Der Gesetzgeber wollte mit der Reform auch die Änderung des Stiftungszwecks erleichtern. Die ersten Erfahrungen mit dem neuen Stiftungsrecht zeigen jedoch: Einige Aufsichtsbehörden wenden weiterhin die strengeren Maßstäbe des alten Rechts an. Vor dem 1. Juli 2023 konnte der Stiftungszweck nur unter sehr engen Voraussetzungen geändert werden, nämlich nur dann, wenn die Erfüllung des ursprünglichen Zwecks objektiv unmöglich geworden war. Nach neuem Recht reicht es aus, wenn der Stiftungszweck nicht mehr dauernd und nachhaltig erfüllt werden kann. Dennoch verlangen einige Aufsichtsbehörden weiterhin faktisch die objektive Unmöglichkeit. Möchte eine Stiftung den Stiftungszweck ändern, braucht sie unter Umständen viel Argumentationsgeschick.

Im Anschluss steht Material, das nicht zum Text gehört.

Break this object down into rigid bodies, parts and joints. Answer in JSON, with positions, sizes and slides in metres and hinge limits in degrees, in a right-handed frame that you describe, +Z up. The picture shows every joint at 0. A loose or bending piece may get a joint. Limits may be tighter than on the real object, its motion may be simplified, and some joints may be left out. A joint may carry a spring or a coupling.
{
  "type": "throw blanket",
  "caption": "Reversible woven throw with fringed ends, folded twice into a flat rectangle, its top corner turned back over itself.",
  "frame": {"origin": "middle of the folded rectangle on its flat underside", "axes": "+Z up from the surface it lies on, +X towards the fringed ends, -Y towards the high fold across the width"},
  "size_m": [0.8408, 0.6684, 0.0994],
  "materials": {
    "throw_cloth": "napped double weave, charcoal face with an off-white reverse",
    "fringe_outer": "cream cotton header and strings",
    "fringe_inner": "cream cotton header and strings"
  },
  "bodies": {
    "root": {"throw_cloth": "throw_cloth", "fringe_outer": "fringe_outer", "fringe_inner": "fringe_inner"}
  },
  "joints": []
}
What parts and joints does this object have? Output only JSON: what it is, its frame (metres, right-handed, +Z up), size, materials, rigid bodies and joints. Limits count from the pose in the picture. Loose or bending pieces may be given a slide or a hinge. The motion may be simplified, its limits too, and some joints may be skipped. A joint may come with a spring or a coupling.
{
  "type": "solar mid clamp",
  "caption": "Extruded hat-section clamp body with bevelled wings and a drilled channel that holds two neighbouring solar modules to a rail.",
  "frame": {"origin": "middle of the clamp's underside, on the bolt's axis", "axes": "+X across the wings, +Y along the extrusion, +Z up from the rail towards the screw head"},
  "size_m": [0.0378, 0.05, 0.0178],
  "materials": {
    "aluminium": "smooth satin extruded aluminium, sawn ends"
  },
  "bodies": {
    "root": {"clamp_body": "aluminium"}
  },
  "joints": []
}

Nach neuem Recht ist das Stiftungsvermögen klar in ein Grundstockvermögen und ein sonstiges Vermögen aufgeteilt. Das Grundstockvermögen ist das „unantastbare Kernvermögen“. Diese einheitliche Vermögensstruktur für alle deutschen Stiftungen ist zu begrüßen.
Bestehende Stiftungen sollten ihre Satzung diesbezüglich anpassen. Es sollte klar sein, welches Vermögen zum Grundstockvermögen und welches zum sonstigen Vermögen gehört. Dies muss auch gegenüber den Aufsichtsbehörden offengelegt werden können. Die Aufteilung ergibt sich entgegen einer verbreiteten Annahme nicht aus der Bilanz oder aus der Gewinn- und Verlustrechnung, sondern bedarf einer ausdrücklichen Regelung.

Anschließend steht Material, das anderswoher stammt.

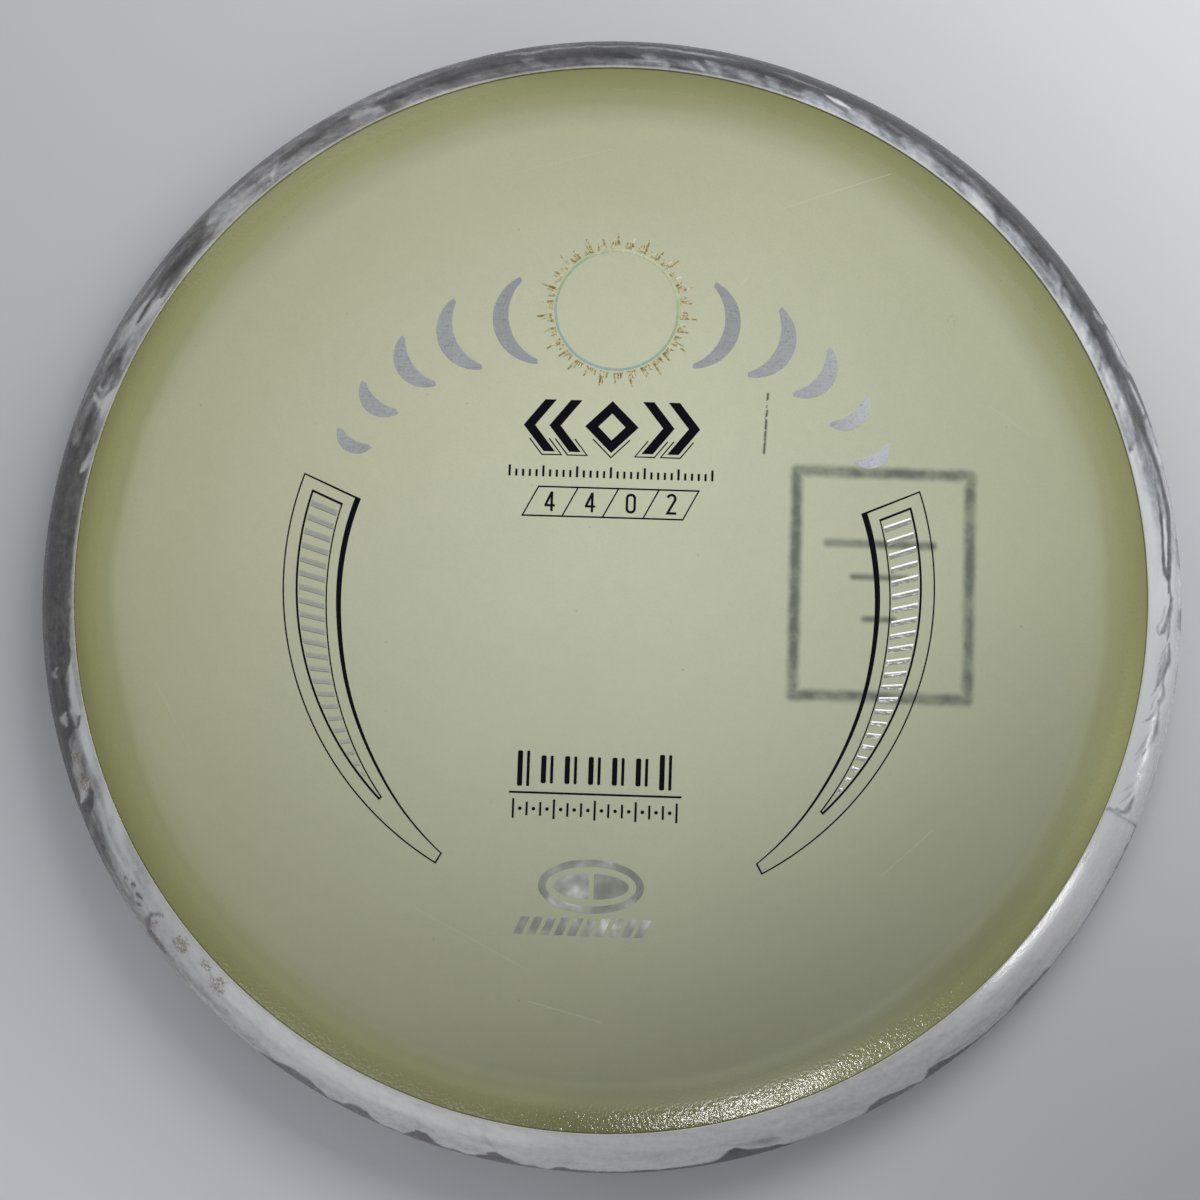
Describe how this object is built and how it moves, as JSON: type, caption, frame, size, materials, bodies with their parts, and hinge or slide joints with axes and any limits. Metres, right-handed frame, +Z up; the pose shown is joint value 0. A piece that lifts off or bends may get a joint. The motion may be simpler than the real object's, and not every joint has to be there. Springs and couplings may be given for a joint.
{
  "type": "flying disc",
  "caption": "Domed two-shot flying disc for target games: pale translucent core, marbled overmoulded rim, hot-stamped foil marks on top and a marker name box underneath.",
  "frame": {"origin": "centre of the flat face the disc rests on", "axes": "+Z up through the domed side, +Y towards the top of the printed artwork, +X to its right"},
  "size_m": [0.217, 0.217, 0.019],
  "materials": {
    "core_plastic": "translucent pale green glow plastic, fine grain, satin",
    "rim_plastic": "marbled white, grey and slate, semi-gloss with scuffs",
    "gold_foil": "holographic gold hot-stamp foil",
    "silver_foil": "satin silver hot-stamp foil",
    "black_foil": "gloss black hot-stamp foil",
    "marker_ink": "permanent marker ink, slightly uneven"
  },
  "bodies": {
    "root": {"core": "core_plastic", "overmould_rim": "rim_plastic", "ring_foil": "gold_foil", "arc_marks_right_foil": "silver_foil", "arc_marks_left_foil": "silver_foil", "title_foil": "black_foil", "scale_row_foil": "black_foil", "rating_cells_foil": "black_foil", "label_foil": "black_foil", "emblem_foil": "silver_foil", "gauge_right_foil": "black_foil", "gauge_left_foil": "black_foil", "rungs_right_foil": "silver_foil", "rungs_left_foil": "silver_foil", "name_box_ink": "marker_ink"}
  },
  "joints": []
}
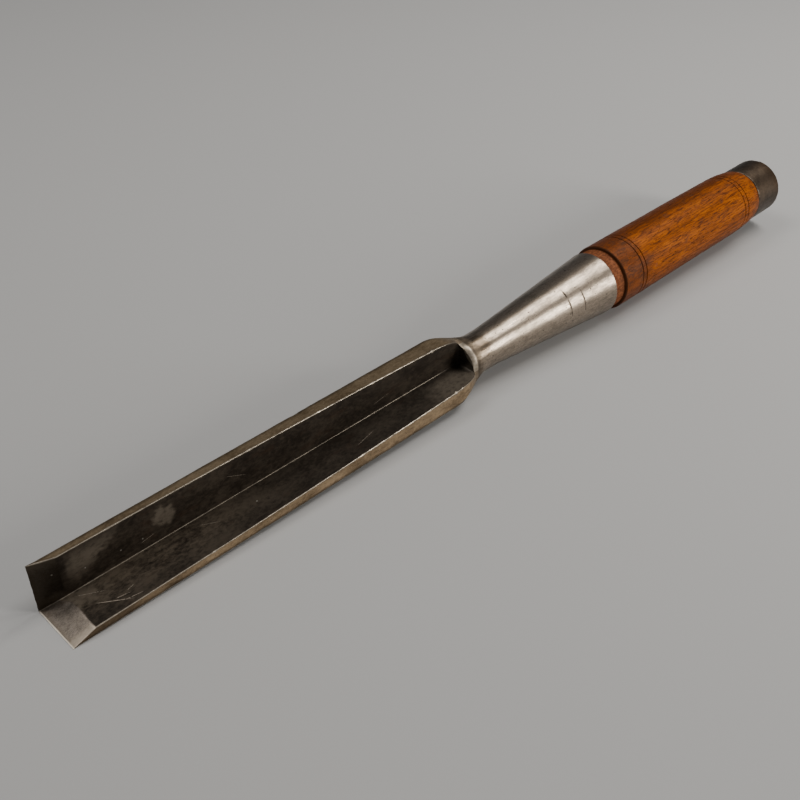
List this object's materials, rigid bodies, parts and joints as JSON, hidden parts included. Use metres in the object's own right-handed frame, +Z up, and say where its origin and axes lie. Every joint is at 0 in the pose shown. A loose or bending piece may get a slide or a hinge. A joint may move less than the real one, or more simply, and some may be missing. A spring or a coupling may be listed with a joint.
{
  "type": "socket corner chisel",
  "caption": "Socket corner chisel with a right-angled, V-section blade bevelled inside, a tapered steel socket and a hooped hardwood handle, lying on its side.",
  "frame": {"origin": "on the bench, under the middle of the tool's bounding box, which is straight below the socket's axis", "axes": "+X runs along the tool from the cutting edges to the butt, +Z is up from the bench, and the blade's near wing points to -Y with its channel open up and to -Y"},
  "size_m": [0.506, 0.037, 0.0398],
  "materials": {
    "blade_steel": "old forged and ground steel with a dark brown patina, bright at the arrises and the honed bevels",
    "socket_steel": "turned and polished steel, lightly pitted, with fine scribed rings",
    "handle_wood": "amber hardwood under old shellac, darker and redder at the ends",
    "hoop_steel": "worn grey-brown steel, bright at the near rim"
  },
  "bodies": {
    "forging": {"corner_blade": "blade_steel", "socket": "socket_steel"},
    "hooped_handle": {"handle": "handle_wood", "hoop": "hoop_steel"}
  },
  "joints": [
    {"name": "handle_withdraw", "type": "slide", "parent": "forging", "child": "hooped_handle", "axis": [0.9997, 0, 0.024], "range_m": [0, 0.09]}
  ]
}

Die Stiftungsrechtsreform schützt die Organe der Stiftung vor unangemessener Haftung, indem sie die sogenannte Business Judgement Rule eingeführt hat. Diese Regel bedeutet, dass ein Organmitglied seine Pflichten nicht verletzt, wenn es bei der Wahrnehmung der Geschäftsführungsaufgaben die gesetzlichen und satzungsgemäßen Vorgaben beachtet hat und vernünftigerweise annehmen durfte, auf Grundlage angemessener Informationen zum Wohl der Stiftung zu handeln. Da Stiftungsorgane oft ehrenamtlich tätig sind, ist die Reduktion des Haftungsrisikos sinnvoll.
Die neue Haftungsregelung gilt von Gesetzes wegen. Dennoch fühlen sich einige Vorstände wohler, wenn sie auch in der Satzung steht. Auch die Aufsichtsbehörden drängen Stiftungen dazu, die Regelung in die Satzung einzufügen. Zur Klarstellung und um Missverständnissen vorzubeugen, ist eine Satzungsänderung tatsächlich empfehlenswert.
Eine weitere Neuerung: Im Januar 2026 geht das Stiftungsregister an den Start. Hier werden alle Stiftungen und ihre Satzungen verzeichnet sein, ob es sich nun um gemeinnützige Stiftungen oder um Familienstiftungen handelt. Das Register wird grundsätzlich für alle einsehbar sein. Stiftungen sollten daher rechtzeitig prüfen, ob Regelungen oder Informationen, die vertraulich bleiben sollen, in andere Dokumente ausgelagert werden können bzw. sollten.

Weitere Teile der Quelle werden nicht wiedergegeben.